Coalition members hope that the principles will result in greater transparency in the ways information is collected and shared, and increased digital literacy investments in communities that are most directly impacted. They challenge the President's Council of Advisors on Science and Technology to address the civil rights principles directly in the recommendations that result from its 90-day "Big Data and the Future of Privacy" study, which ends April 23. Whether or not the White House chooses to center the Civil Rights Principles in its efforts, "the document is proliferating across the country, and different are groups signing on," says Deloney of the Center for Media Justice. "From the Beltway to local communities, the language of these visionary principles really resonates."

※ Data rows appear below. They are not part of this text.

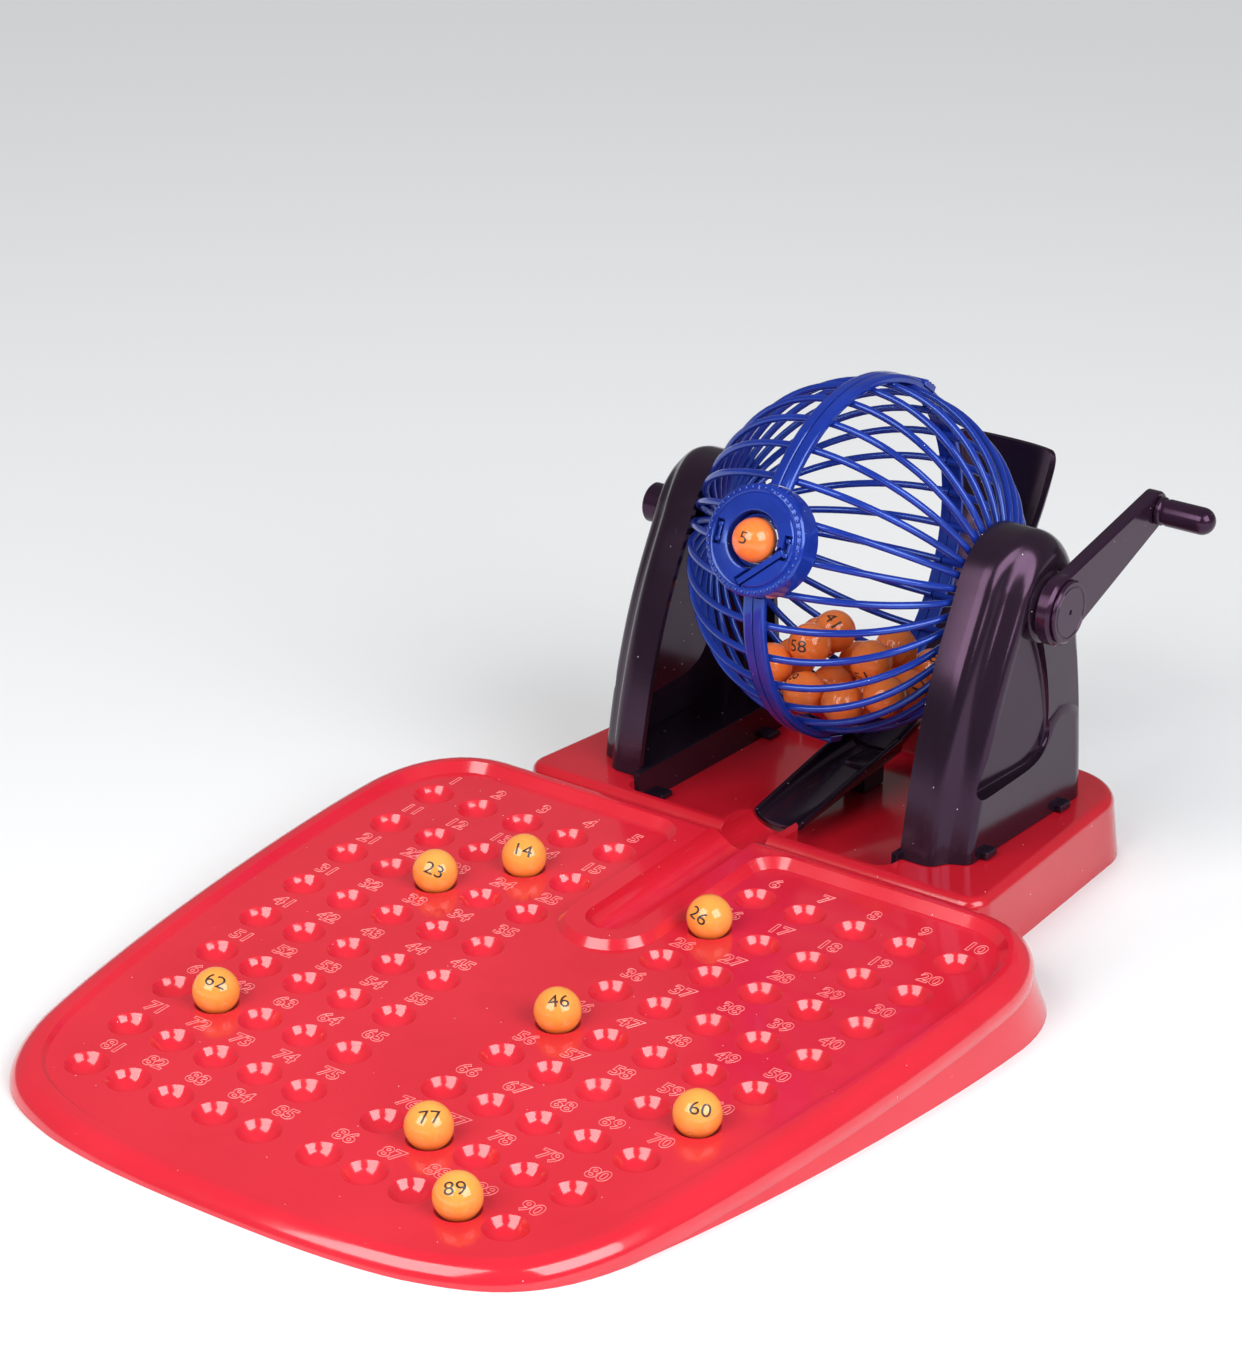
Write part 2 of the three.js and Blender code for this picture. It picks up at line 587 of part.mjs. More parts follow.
function outletPieces() {
  const { radius, holeRadius, face, inner, lipRadius, lipRise } = outlet;
  const finger = new THREE.Vector3(outlet.fingerLength, outlet.fingerThickness, outlet.fingerWidth);
  const room = new THREE.Vector3(outlet.fingerLength + 2 * pieceGap, outlet.slotDepth + cutOverrun,
    outlet.fingerWidth + 2 * outlet.fingerRoom);
  const clip = new THREE.Vector3(outlet.clipWidth, outlet.clipDepth + cutOverrun, outlet.clipLength);
  let ring = turnedAboutOutlet([
    [holeRadius, inner], [radius, inner], [radius, face - lipRise], [lipRadius, face],
    [holeRadius + lipRise, face], [holeRadius, face - lipRise], [holeRadius, inner],
  ], facets.ring);
  ring = ring.subtract(outletBox(room, 0, outlet.fingerOffset, face - outlet.slotDepth, outlet.fingerTurn));
  for (const side of [-1, 1]) {
    ring = ring.subtract(outletBox(clip, side * outlet.clipOffset, 0, face - outlet.clipDepth, 0));
  }
  const sleeveOuter = outlet.sleeveInnerRadius + outlet.sleeveWall;
  const sleeveTop = face - outlet.sleeveSink;
  const sleeve = turnedAboutOutlet([
    [outlet.sleeveInnerRadius, inner], [holeRadius - pieceGap, inner],
    [holeRadius - pieceGap, inner + outlet.sleeveFoot], [sleeveOuter, inner + outlet.sleeveFoot],
    [sleeveOuter, sleeveTop], [outlet.sleeveInnerRadius, sleeveTop], [outlet.sleeveInnerRadius, inner],
  ], facets.bar);
  const bar = outletBox(finger, 0, outlet.fingerOffset, face - outlet.fingerThickness - pieceGap,
    outlet.fingerTurn);
  const sleeveRoom = outletSpace(sleeveOuter + pieceGap, inner, sleeveTop + pieceGap);
  return [
    meshOf("outlet_ring", ring, blue),
    meshOf("outlet_sleeve", sleeve, blue),
    meshOf("outlet_finger", bar.subtract(sleeveRoom), blue),
  ];
}

function outletBall() {
  const geometry = ballGeometry().translate(0, 0, outlet.face - outlet.ballSink);
  return meshOf("outlet_ball", geometry.rotateX(Math.PI / 2 - radians(outlet.tilt)), orange);
}

// Crank

// The arm lies along +Y from the axle until it is turned up by the crank's rise
function crankPieces() {
  const start = stand.outer + stand.bossProud + crank.standGap;
  const { length, armRootRadius, tipRadius, armThickness, edgeRound } = crank;
  const lean = Math.acos((armRootRadius - tipRadius) / length);
  const path = new THREE.Path();
  path.absarc(length, 0, tipRadius, -lean, lean);
  path.absarc(0, 0, armRootRadius, lean, 2 * Math.PI - lean);
  const outline = pointsOf(path, curveSteps.crank);
  const end = start + armThickness;
  const arm = toSolid(standUp(stack(outline, [
    [0, start], [0, end - edgeRound], [edgeRound, end],
  ])));
  const pin = barAlongX(crank.pinRadius, end - cutOverrun, end + crank.pinLength, facets.pin)
    .translate([0, length, 0]);
  const hub = barAlongX(crank.hubRadius, start, end, facets.ring);
  const axleHole = barAlongX(axle.radius + pieceGap, start - cutOverrun, start + crank.axleGrip + pieceGap);
  const knobStart = end + pieceGap;
  const bore = crank.pinRadius + crank.pinRunning;
  const knobEnd = crank.knobLength;
  const shoulder = crank.knobRadius * Math.SQRT1_2;
  const knob = turnedAboutX([
    [bore, 0], [crank.knobRadius, 0], [crank.knobRadius, knobEnd - crank.knobRadius],
    [shoulder, knobEnd - crank.knobRadius + shoulder], [0, knobEnd],
    [0, crank.pinLength + crank.pinRunning], [bore, crank.pinLength + crank.pinRunning], [bore, 0],
  ], facets.knob).translate([knobStart, length, 0]);
  const capStart = end + pieceGap;
  const cap = barAlongX(crank.capRadius, capStart, capStart + crank.capThickness, facets.ring);
  const pieces = [
    meshOf("crank_arm", arm.add(hub).add(pin).subtract(axleHole), black),
    meshOf("crank_cap", cap, black),
    meshOf("crank_knob", knob, black),
  ];
  for (const piece of pieces) piece.geometry.rotateX(radians(crank.rise));
  return pieces;
}

// The open cup on the axle's other end
function axleCapMesh() {
  const start = stand.outer + stand.bossProud + crank.standGap;
  const floor = axleCap.grip + axleCap.wall;
  const cup = turnedAboutX([
    [0, axleCap.grip], [axle.radius + pieceGap, axleCap.grip], [axle.radius + pieceGap, 0],
    [axleCap.radius, 0], [axleCap.radius, axleCap.length], [axleCap.radius - axleCap.wall, axleCap.length],
    [axleCap.radius - axleCap.wall, floor], [0, floor],
  ], facets.bar);
  return meshOf("axle_cap", cup.translate([start, 0, 0]).mirror([1, 0, 0]), black);
}

// Ball guide and ramp

// One cross-section of the trough: its rim's middle, the way down, its size and how far round it goes
function troughRing(rim, down, halfWidth, depth, spread) {
  const sides = guide.sectionSides;
  const points = [];
  for (const shrink of [0, guide.wall]) {
    for (let k = 0; k <= sides; k += 1) {
      const angle = radians(spread) * ((2 * k) / sides - 1) * (shrink === 0 ? 1 : -1);
      const across = Math.sign(angle) * Math.abs(Math.sin(angle)) ** guide.roundness * (halfWidth - shrink);
      const sink = Math.max(Math.cos(angle), 0) ** guide.roundness * (depth - shrink);
      points.push(new THREE.Vector3(across, rim.x + down.x * sink, rim.y + down.y * sink));
    }
  }
  return points;
}

// The guide's cross-section at an angle round the axle
function guideRing(degrees, spread) {
  const direction = new THREE.Vector2(Math.cos(radians(degrees)), Math.sin(radians(degrees)));
  const share = Math.max((degrees - guide.seamAngle) / (guide.topAngle - guide.seamAngle), 0);
  const bulged = share * (1 + guide.bulgeShare * (1 - share));
  const reach = guide.rimSeam + (guide.rimTop - guide.rimSeam) * bulged;
  const rim = direction.clone().multiplyScalar(reach).add(new THREE.Vector2(axle.fromFront, axle.height));
  const halfWidth = guide.halfWidth + (guide.halfWidthTop - guide.halfWidth) * share * Math.sqrt(share);
  const depth = guide.depth + (guide.depthTop - guide.depth) * share;
  return troughRing(rim, direction, halfWidth, depth, spread);
}

// The flat outline that both ends of a trough share
function troughContour() {
  return troughRing(new THREE.Vector2(), new THREE.Vector2(0, -1), guide.halfWidth, guide.depth, guide.spread)
    .map((point) => new THREE.Vector2(point.x, point.z));
}

function ballGuide() {
  const rings = [];
  const lastFull = guide.topAngle - guide.cornerAngle;
  for (let k = 0; k < guide.steps; k += 1) {
    rings.push(guideRing(guide.endAngle + ((lastFull - guide.endAngle) * k) / guide.steps, guide.spread));
  }
  for (let k = 0; k <= guide.cornerSteps; k += 1) {
    const turn = ((Math.PI / 2) * k) / guide.cornerSteps;
    const spread = guide.spread - guide.cornerSpread * (1 - Math.cos(turn));
    rings.push(guideRing(lastFull + guide.cornerAngle * Math.sin(turn), spread));
  }
  return meshOf("ball_guide", toSolid(skin(rings.reverse(), troughContour())), black);
}

// The ramp starts where the guide ends and stands on the well's floor
function ballRamp() {
  const endTurn = radians(guide.endAngle);
  const back = axle.fromFront + guide.rimSeam * Math.cos(endTurn) - 2 * pieceGap;
  const rimBack = axle.height + guide.rimSeam * Math.sin(endTurn);
  const floorBack = rimBack - guide.depth;
  const rings = [];
  for (let k = 0; k <= ramp.steps; k += 1) {
    const share = k / ramp.steps;
    const rim = new THREE.Vector2(ramp.front + (back - ramp.front) * share,
      ramp.rimFront + (rimBack - ramp.rimFront) * share);
    const floor = ramp.floorFront + (floorBack - ramp.floorFront) * share;
    const halfWidth = ramp.halfWidth + (guide.halfWidth - ramp.halfWidth) * share;
    rings.push(troughRing(rim, new THREE.Vector2(0, -1), halfWidth, rim.y - floor + guide.wall,
      guide.spread));
  }
  const foot = box(
    new THREE.Vector3(-guide.footWidth / 2, back - guide.footLength, base.wellFloor + pieceGap),
    new THREE.Vector3(guide.footWidth / 2, back, floorBack));
  const channel = toSolid(skin(rings.reverse(), troughContour()));
  return meshOf("ball_ramp", channel.add(foot), black);
}

// Pile of balls

function pileOfBalls() {
  const meshes = [];
  const clear = cage.barWidth + ballRadius + pile.wallGap;
  pileLayers.forEach(({ rows, perRow, pitch }, layer) => {
    for (let row = 0; row < rows; row += 1) {
      for (let k = 0; k < perRow; k += 1) {
        const along = (k - (perRow - 1) / 2) * pitch;
        const widest = ((perRow - 1) / 2) * pitch;
        const innermost = cageReach(widest, cage.radius - clear, cage.halfLength - clear);
        const onBars = cageReach(along, cage.radius - clear, cage.halfLength - clear);
        const reach = layer === 0 ? onBars : innermost - layer * pile.layerStep;
        const step = 2 * Math.asin(pile.spacing / 2 / Math.min(reach, innermost));
        const turn = (row - (rows - 1) / 2) * step;
        const mesh = meshOf(`cage_ball_${meshes.length + 1}`, ballGeometry(), orange);
        mesh.position.set(along, -reach * Math.sin(turn), -reach * Math.cos(turn));
        meshes.push(mesh);
      }
    }
  });
  return meshes;
}

// Everything that is drawn about the axle
function cageGroup() {
  const group = new THREE.Group();
  const rightEnd = stand.outer + stand.bossProud + crank.standGap + crank.axleGrip;
  const leftEnd = stand.outer + stand.bossProud + crank.standGap + axleCap.grip - pieceGap;
  group.add(meshOf("cage_half_right", cageHalf(rightEnd), blue));
  group.add(meshOf("cage_half_left", cageHalf(leftEnd).mirror([1, 0, 0]), blue));
  group.add(...outletPieces(), outletBall());
  bandClip.angles.forEach((angle, k) => {
    group.add(meshOf(`band_clip_${k + 1}`, bandClipBox(angle, 0), blue));
  });
  group.add(...crankPieces(), axleCapMesh(), ...pileOfBalls());
  group.position.set(0, axle.fromFront, axle.height);
  return group;
}

const game = new THREE.Group();
game.add(numberTray(), ...ballsOnTray(), machineBase(), ...stands(), ballGuide(), ballRamp(), cageGroup());

// The origin is on the table, in the middle of the ground that the whole game covers
const reach = new THREE.Box3().setFromObject(game);
game.position.set(-(reach.min.x + reach.max.x) / 2, -(reach.min.y + reach.max.y) / 2, 0);

export default game;
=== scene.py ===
# Looks for the bingo game: red number tray, base, black stands and the cranked blue ball cage.
# Pieces are shaped in millimetres and laid into the row frame, in metres, when they are done.
import random
from math import acos, asin, atan, atan2, copysign, cos, degrees, pi, radians, sin, sqrt, tau

import bpy
from mathutils import Euler, Matrix, Vector


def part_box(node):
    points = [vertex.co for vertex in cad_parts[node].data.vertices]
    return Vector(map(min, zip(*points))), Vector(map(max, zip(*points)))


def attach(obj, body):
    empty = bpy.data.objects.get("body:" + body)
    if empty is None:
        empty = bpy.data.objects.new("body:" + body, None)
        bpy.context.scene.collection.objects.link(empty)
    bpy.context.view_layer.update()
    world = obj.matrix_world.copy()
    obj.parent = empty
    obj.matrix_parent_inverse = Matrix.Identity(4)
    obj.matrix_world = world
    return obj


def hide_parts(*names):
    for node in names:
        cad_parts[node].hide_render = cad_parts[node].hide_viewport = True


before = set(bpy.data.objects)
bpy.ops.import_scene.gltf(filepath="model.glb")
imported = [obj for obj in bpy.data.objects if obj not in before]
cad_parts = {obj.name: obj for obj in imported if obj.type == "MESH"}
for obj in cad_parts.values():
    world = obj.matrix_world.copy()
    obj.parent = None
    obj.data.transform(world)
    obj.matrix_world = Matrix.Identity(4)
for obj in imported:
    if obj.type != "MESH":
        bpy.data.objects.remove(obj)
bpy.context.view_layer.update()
mm = 0.001


class Look(dict):
    # a dictionary of settings, each of which also reads as look.name
    __getattr__ = dict.__getitem__


# Tools for nodes


def fill(node, values):
    # sets a node's sockets, and gives colours their alpha
    for name, value in values.items():
        socket = node.inputs[name]
        socket.default_value = (*value, 1) if socket.type == "RGBA" else value
    return node


def addNode(tree, kind, values={}, settings={}):
    node = tree.nodes.new("ShaderNode" + kind)
    for name, value in settings.items():
        setattr(node, name, value)
    return fill(node, values)


def wire(tree, nodes, chains):
    # a chain reads "node.Output > Input.node.Output > Input.node", with numbers where names are shared
    def key(word):
        return int(word) if word.isdigit() else word
    for chain in chains:
        stops = [stop.split(".") for stop in chain.split(" > ")]
        for (*_, source, output), (goal, target, *_) in zip(stops, stops[1:]):
            tree.links.new(nodes[source].outputs[key(output)], nodes[target].inputs[key(goal)])


def newMaterial(name, values):
    material = bpy.data.materials.new(name)
    material.use_nodes = True
    shader = fill(material.node_tree.nodes["Principled BSDF"], values)
    return material, material.node_tree, shader


def makeGroup(name, inputs, outputs, parts, chains):
    # an effect with its sockets, its nodes as (kind, values, settings), and how they are wired
    group = bpy.data.node_groups.new(name, "ShaderNodeTree")
    for label, value in inputs.items():
        isColour = isinstance(value, tuple)
        kind = "NodeSocketColor" if isColour else "NodeSocketFloat"
        socket = group.interface.new_socket(name=label, in_out="INPUT", socket_type=kind)
        socket.default_value = (*value, 1) if isColour else value
    for label, kind in outputs.items():
        group.interface.new_socket(name=label, in_out="OUTPUT", socket_type="NodeSocket" + kind)
    nodes = {"start": group.nodes.new("NodeGroupInput"), "end": group.nodes.new("NodeGroupOutput"),
             "place": addNode(group, "TexCoord")}
    for label, (kind, *values) in parts.items():
        nodes[label] = addNode(group, kind, *values)
    wire(group, nodes, chains)
    return group


# Camera, floor and lights

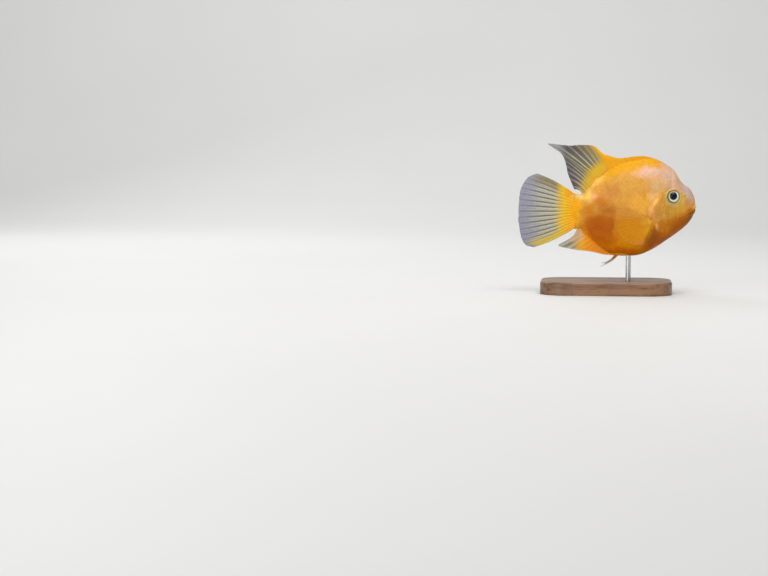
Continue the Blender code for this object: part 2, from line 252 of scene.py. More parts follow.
def relief(x, y, z):
    """How far the hide stands out of the body's plain form."""
    out = -COAT_DEPTH * scaled_share(x, z)
    share, behind, full = gill_shares(x, z)
    on_cover = (share > 0) & (behind < 0)
    out += np.where(on_cover, GILL_RISE * full * ease(share) ** GILL_LATENESS, 0)
    out -= np.where(behind >= 0, full * ridge(behind, *GILL_GROOVE), 0)
    out -= ridge(line_distance(CHEEK_FOLD, x, z), *CHEEK_GROOVE)
    out += ridge(np.hypot(x - CHEEK_SWELL_PLACE[0], (z - CHEEK_SWELL_PLACE[1]) * 0.8), *CHEEK_SWELL)
    out -= ridge(line_distance(JAW_FOLD, x, z), *JAW_GROOVE)
    eye = np.hypot(x - EYE_PLACE[0], z - EYE_PLACE[1])
    wall, rim, groove = SOCKET_RADII
    out += ridge(eye - rim, *SOCKET_RIM) - SOCKET_DEPTH * ease((wall - eye) / 1.2)
    out -= ridge(eye - groove, *SOCKET_GROOVE)
    nostril = np.hypot(x - NOSTRIL_PLACE[0], z - NOSTRIL_PLACE[1])
    out += ridge(nostril - 1.25, *NOSTRIL_RIM) - ridge(nostril, *NOSTRIL_HOLE)
    for turn in PORE_TURNS:
        pore_x = EYE_PLACE[0] + PORE_RADIUS * math.cos(math.radians(turn))
        pore_z = EYE_PLACE[1] + PORE_RADIUS * math.sin(math.radians(turn))
        out -= ridge(np.hypot(x - pore_x, z - pore_z), *PORE)
    lip = lip_height(x, y, z)
    mouth = ease((9.6 - np.abs(y)) / 3) * ease((x - 74) / 3)
    for way, features in ((1, LIPS), (-1, LIP_GROOVES)):
        for level, height, width in features:
            out += way * mouth * ridge(lip - level, height, width)
    out -= ease((9.0 - np.abs(y)) / 1.2) * ease((x - 75) / 2) * ridge(lip, *MOUTH_GROOVE)
    return out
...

What is clear is that social justice in the age of big data is not just about access, privacy or consumer protection. "Many folks whose rights are violated through Big Data may not be using computers or smart phones," says Rashad Robinson, executive director of ColorOfChange. "But decisions are being made about their opportunities based on how their data is being collected and shared. Big Data has the potential to impact our lives through every single issue that we care about: voting rights, economic rights, the courts and the criminal justice system, safety in our communities. We need to ensure that new policies are created, not just from a consumer and business perspective, but from a civil rights perspective."